In a 6-3 ruling, the Supreme Court ruled that the federal health law may provide subsidies to help Americans buy insurance on the state exchanges, officially putting a stop to one of the slowest-moving and arguably most mind-numbingly boring — if important — news stories in recent history (with all due apologies to tax credit enthusiasts and the American Academy of Actuaries).
More importantly, the ruling means that 30 million Americans will continue to be eligible for health insurance through the exchanges. Practically speaking, the decision eliminates the last major challenge to the Affordable Care Act.
Health stocks rose on the news, as the uncertainty that has been shadowing hospital and health plan stocks for months was eliminated.
The dissenting opinion in King, authored by Justice Scalia, is already being called an “instant classic*,” is replete with memorable zingers such as:
“Words no longer have meaning if an Exchange that is not established by a State is “established by the State” and “..It is bad enough for a court to cross out “by the State” once.
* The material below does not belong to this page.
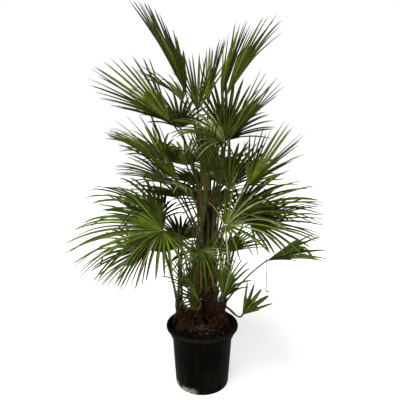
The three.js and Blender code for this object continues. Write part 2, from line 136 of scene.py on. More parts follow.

But seven times?
Dissenting opinions in important cases, of course, are almost always hailed as “instant classics” by supporters, just as they are thrashed as “incoherent judge-babble” by critics.
So to be taken with a grain of salt. Or not.
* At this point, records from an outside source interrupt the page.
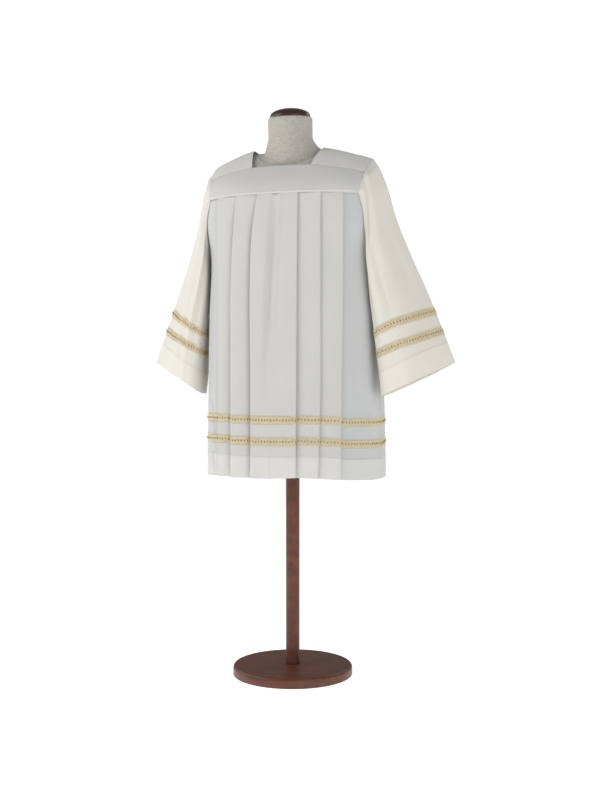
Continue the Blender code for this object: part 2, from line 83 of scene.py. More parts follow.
# Knife pleats: how far the three folds are from the centre line on each side of a panel, with 1 for the
# wearer's left
FOLD_COLUMNS = ("height", "first", "second", "third")
FOLDS = {
    (FRONT, -1): (
        (0.560, 0.0568, 0.1215, 0.1705),
        (0.870, 0.0630, 0.1258, 0.1765),
        (1.075, 0.0668, 0.1290, 0.1790),
        (1.195, 0.0640, 0.1232, 0.1800),
        (1.310, 0.0512, 0.1135, 0.1790),
    ),
    (FRONT, 1): (
        (0.560, 0.0680, 0.1265, 0.1855),
        (0.800, 0.0665, 0.1290, 0.1840),
        (1.025, 0.0645, 0.1262, 0.1845),
        (1.310, 0.0628, 0.1236, 0.1825),
    ),
    (BACK, -1): (
        (0.560, 0.0655, 0.1300, 0.1870),
        (0.820, 0.0630, 0.1275, 0.1885),
        (1.060, 0.0612, 0.1240, 0.1862),
        (1.310, 0.0600, 0.1220, 0.1850),
    ),
    (BACK, 1): (
        (0.560, 0.0630, 0.1265, 0.1885),
        (0.780, 0.0662, 0.1305, 0.1895),
        (1.100, 0.0625, 0.1238, 0.1845),
        (1.310, 0.0590, 0.1215, 0.1850),
    ),
}
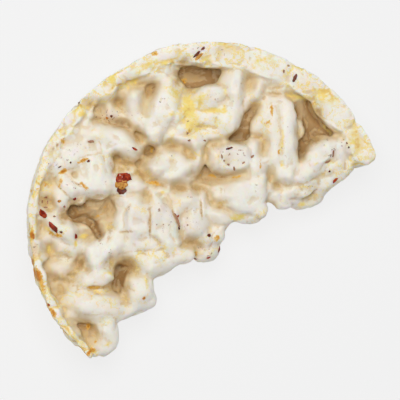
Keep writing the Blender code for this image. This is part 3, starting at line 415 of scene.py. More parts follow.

The line that is likely to be remembered, and quoted most widely by opponents of the Affordable Care Act, however, is this one:
“The Act that Congress passed makes tax credits available only on an ‘Exchange established by the State.’ This Court, however, concludes that this limitation would prevent the rest of the Act from working as well as hoped. So it rewrites the law to make tax credits available everywhere. We should start calling this law SCOTUScare.”